We will explore a deeper understanding of our seven principles through the seven principles of street theater. Using exciting and engaging theater games and exercises, participants will mix and match UU principles and street theater principles to bring to life a fun, short, adaptable scene with the ability to be shown on the street or during other parts of Summer Institute. For our closing performance, we will collaborate and share our creative ideas to fuse together those scenes that correspond with our agreed upon mission or goal. We will create extravagant costumes, props and staging to entertain and educate our unsuspecting audience, making for a lighthearted and fun experience that both the audience and players are sure to enjoy!
|Sarah V Michelson moved to New York City after her graduation from Ohio University, where she created an original street theatre production entitled Wake Up! for her thesis.

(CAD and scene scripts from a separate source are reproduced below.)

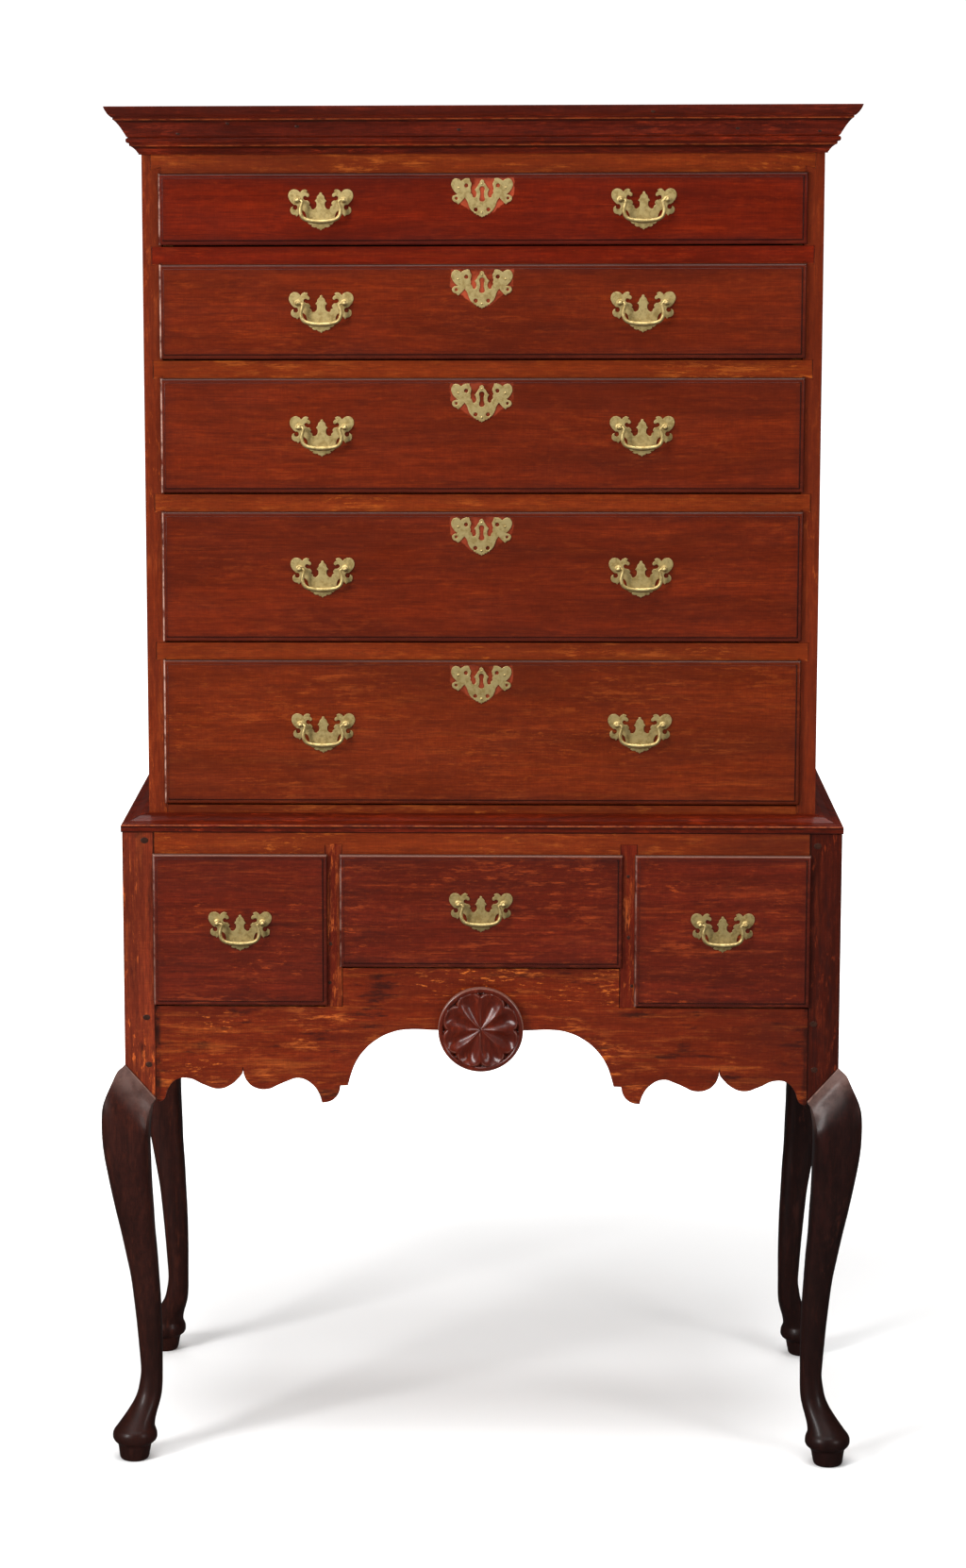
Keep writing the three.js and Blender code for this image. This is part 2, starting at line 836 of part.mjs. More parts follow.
function bail() {
  const stations = bailHalf.map(([x, z, r]) => [x * bailHalfWidth, -z * bailDrop, r]);
  const mirrored = stations.slice(0, -1).map(([x, z, r]) => [-x, z, r]);
  const route = [...stations, ...mirrored.reverse()];
  const points = route.map(([x, z]) => new THREE.Vector3(x, 0, z));
  const across = new THREE.Vector3(0, 1, 0);
  const rings = points.map((point, i) => {
    const before = points[Math.max(i - 1, 0)];
    const after = points[Math.min(i + 1, points.length - 1)];
    const along = after.clone().sub(before).normalize();
    const out = new THREE.Vector3().crossVectors(across, along);
    return Array.from({ length: bailSides }, (_, k) => {
      const turn = (2 * Math.PI * (k + 1 / 2)) / bailSides;
      return point
        .clone()
        .addScaledVector(out, route[i][2] * Math.cos(turn))
        .addScaledVector(across, route[i][2] * Math.sin(turn));
    });
  });
  return loft(rings, (p) => new THREE.Vector2(p.y, p.z));
}

// Finishes

const finishes = {
  front: { color: 0x6b2317, roughness: 0.42, metalness: 0 },
  rail: { color: 0x8a3a1c, roughness: 0.45, metalness: 0 },
  case: { color: 0x6f2b19, roughness: 0.48, metalness: 0 },
  leg: { color: 0x33170f, roughness: 0.4, metalness: 0 },
  moulding: { color: 0x5f2216, roughness: 0.4, metalness: 0 },
  pine: { color: 0xa0754a, roughness: 0.8, metalness: 0 },
  brass: { color: 0xb59a5a, roughness: 0.35, metalness: 1 },
};

const highboy = new THREE.Group();

function add(name, geometry, finish, parent = highboy) {
  const mesh = new THREE.Mesh(geometry, new THREE.MeshStandardMaterial(finishes[finish]));
  mesh.name = name;
  parent.add(mesh);
  return mesh;
}

// Lower case
for (const [end, sideY] of [["front", -1], ["rear", 1]]) {
  add(`leg_${end}_left`, leg(-1, sideY), "leg");
  add(`leg_${end}_right`, leg(1, sideY), "leg");
}
add("skirt", skirt(), "rail");
add("lower_top_rail", lowerTopRail(), "rail");
add("lower_side_left", lowerSide(-1), "case");
add("lower_side_right", lowerSide(1), "case");
add("lower_back", lowerBackBoard(), "pine");
add("waist_moulding", waistMoulding(), "moulding");
add("rosette", rosette(), "moulding");

// Upper case
add("upper_side_left", upperSide(-1), "case");
add("upper_side_right", upperSide(1), "case");
bladeFloors.forEach((floor, n) => add(`drawer_blade_${n + 1}`, blade(floor), "rail"));
add("upper_top", upperTop(), "rail");
add("upper_bottom", upperBottom(), "rail");
add("upper_back", upperBackBoard(), "pine");
add("cornice", cornice(), "moulding");

// One drawer with its brasses. The pulls are given by their places across the front.
function addDrawer(label, opening, caseFront, backFace, pulls, hasEscutcheon) {
  const group = new THREE.Group();
  add(`drawer_${label}`, drawer(opening, caseFront, backFace), "front", group);
  const faceY = caseFront - lipProud - seat;
  const frontFloor = opening.floor + bottomReveal;
  const frontCeiling = opening.ceiling + topLip;
  const pinLevel = (frontFloor + frontCeiling) / 2 + pullAxisRise;
  for (const [suffix, x] of pulls) {
    const plate = add(`pull_plate_${label}${suffix}`, pullPlate(), "brass", group);
    plate.position.set(x, faceY, pinLevel);
    const handle = add(`bail_${label}${suffix}`, bail(), "brass", group);
    handle.position.set(x, faceY - plateThickness - pinStandoff, pinLevel);
  }
  if (hasEscutcheon) {
    const plate = add(`escutcheon_${label}`, escutcheon(), "brass", group);
    plate.position.set(0, faceY, frontCeiling - escutcheonDrop);
  }
  highboy.add(group);
}

const pairOfPulls = [
  ["_left", -pullSpacing / 2],
  ["_right", pullSpacing / 2],
];

upperOpenings.forEach(({ floor, ceiling }, n) => {
  const opening = {
    left: -upperOpeningHalf,
    right: upperOpeningHalf,
    floor,
    ceiling,
    leftLip: sideLip,
    rightLip: sideLip,
  };
  addDrawer(`upper_${n + 1}`, opening, upperFront, upperBackFace, pairOfPulls, true);
});

const lowerOpenings = {
  left: {
    left: -postInner,
    right: -dividerOuter,
    floor: sideOpeningFloor,
    ceiling: openingTop,
    leftLip: postLip,
    rightLip: sideLip,
  },
  centre: {
    left: -dividerInner,
    right: dividerInner,
    floor: centreOpeningFloor,
    ceiling: openingTop,
    leftLip: sideLip,
    rightLip: sideLip,
  },
  right: {
    left: dividerOuter,
    right: postInner,
    floor: sideOpeningFloor,
    ceiling: openingTop,
    leftLip: sideLip,
    rightLip: postLip,
  },
};

for (const [label, opening] of Object.entries(lowerOpenings)) {
  const middle = (opening.left - opening.leftLip + opening.right + opening.rightLip) / 2;
  addDrawer(`lower_${label}`, opening, lowerFront, lowerBackFace, [["", middle]], false);
}

export default highboy;
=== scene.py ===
"""Looks of a cherry highboy: moulded drawers, cabriole legs, a carved rosette and pierced brasses.

The solids of the frame say where everything is. Each class below builds one sub-assembly over its
solids, dresses it in its finish and lets it ride on the body that carries it.
"""

from __future__ import annotations

import json
import logging
import math
from dataclasses import dataclass, field
from enum import Enum

import bmesh
import bpy
from mathutils import Matrix, Vector

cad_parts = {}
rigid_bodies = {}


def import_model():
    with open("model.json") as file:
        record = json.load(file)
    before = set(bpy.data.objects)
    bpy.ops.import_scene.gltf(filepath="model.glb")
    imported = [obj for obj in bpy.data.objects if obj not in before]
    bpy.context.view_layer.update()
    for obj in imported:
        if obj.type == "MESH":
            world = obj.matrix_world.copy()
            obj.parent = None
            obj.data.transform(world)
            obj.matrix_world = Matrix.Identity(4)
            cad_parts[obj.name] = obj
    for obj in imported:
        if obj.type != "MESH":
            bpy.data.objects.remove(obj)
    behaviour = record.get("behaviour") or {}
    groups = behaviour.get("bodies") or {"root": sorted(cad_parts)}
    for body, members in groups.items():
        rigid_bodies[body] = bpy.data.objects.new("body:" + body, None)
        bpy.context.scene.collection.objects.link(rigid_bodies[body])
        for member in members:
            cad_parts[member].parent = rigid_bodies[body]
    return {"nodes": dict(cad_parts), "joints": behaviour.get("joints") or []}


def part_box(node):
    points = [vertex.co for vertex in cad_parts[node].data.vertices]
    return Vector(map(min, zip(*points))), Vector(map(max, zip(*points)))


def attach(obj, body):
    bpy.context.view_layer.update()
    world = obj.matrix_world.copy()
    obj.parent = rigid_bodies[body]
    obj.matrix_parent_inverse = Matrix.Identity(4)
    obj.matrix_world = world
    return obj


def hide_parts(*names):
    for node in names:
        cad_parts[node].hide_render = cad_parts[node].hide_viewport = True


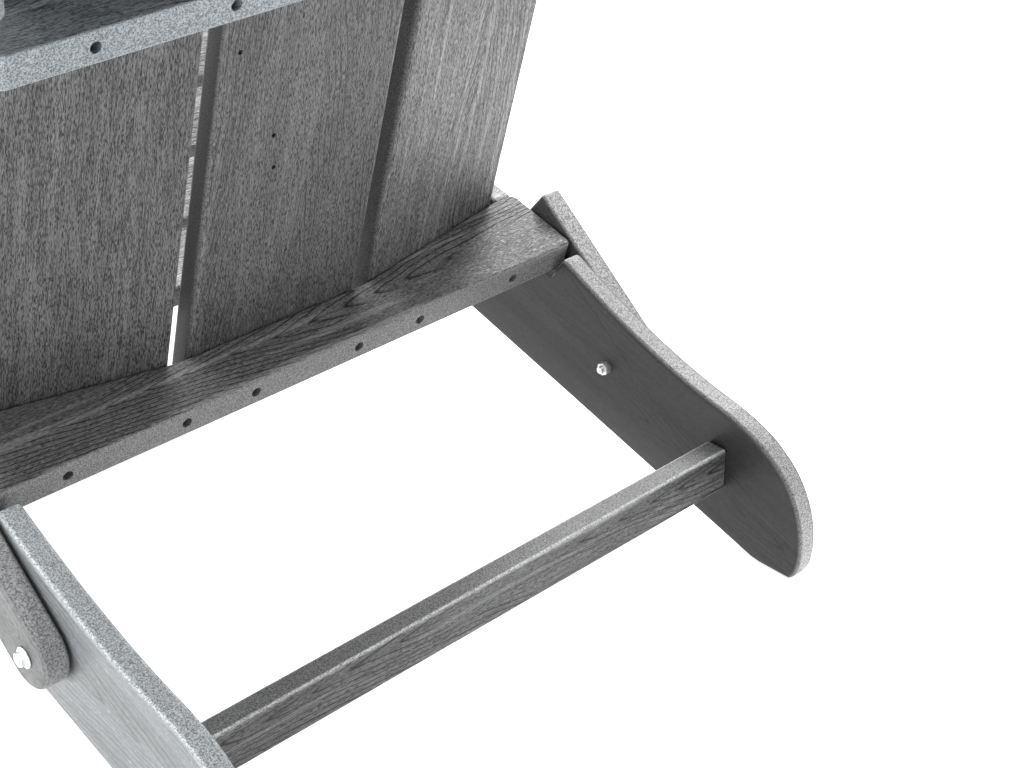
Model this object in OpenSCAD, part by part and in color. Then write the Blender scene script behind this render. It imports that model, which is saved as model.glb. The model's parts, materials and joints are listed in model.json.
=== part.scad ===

In New York, Sarah stage-managed The Brig directed by Judith Malina (Obie Award) and Er Toshtuk at LaMama ETC. She also directed a street theater version of Camino Real by Tennessee Williams for the Provincetown and New Orleans Williams Festivals. Sarah is a lifelong Unitarian Universalist from Akron, Ohio.|
|Sara Guarnieri has been residing in New York City as an actress for the past 5 years. She is currently on an international tour with the Tony Award winning National Theatre of the Deaf, in the show Tree Wise. She is also working on the silent film Jumping Jacks currently in production. Before her tour, Sara played "Betsy Bailey" in the Looking Glass Theatre's Production of Anna's Perfect Party, as well as the role of "Hermia" in A Midsummer Night's Dream. Sara Earned her BFA in acting from Ohio University in Athens, OH, where some of her favorite productions included, Romeo and Juliet, Top Girls, Last of the Red Hot Lovers, and Evita.|
After the morning theme speaker’s activities, you have several workshops to choose from. Perhaps you’ve seen everyone at SI with tie-dye shirts, but you want to step things up with a pair of tie-dye shoes? Maybe you have a song you want to practice for the coffee house performance, but you’re looking for someone who can lay down a seriously funky bass line? Or after an hour of theme talks, you’re tired of sitting inside and want to get up and move around? You have a couple ideas on how youth vespers could be improved? You’re in luck, because this year’s morning workshops will include Tie Dye, Music Jams, Outdoor Games and Worship Planning.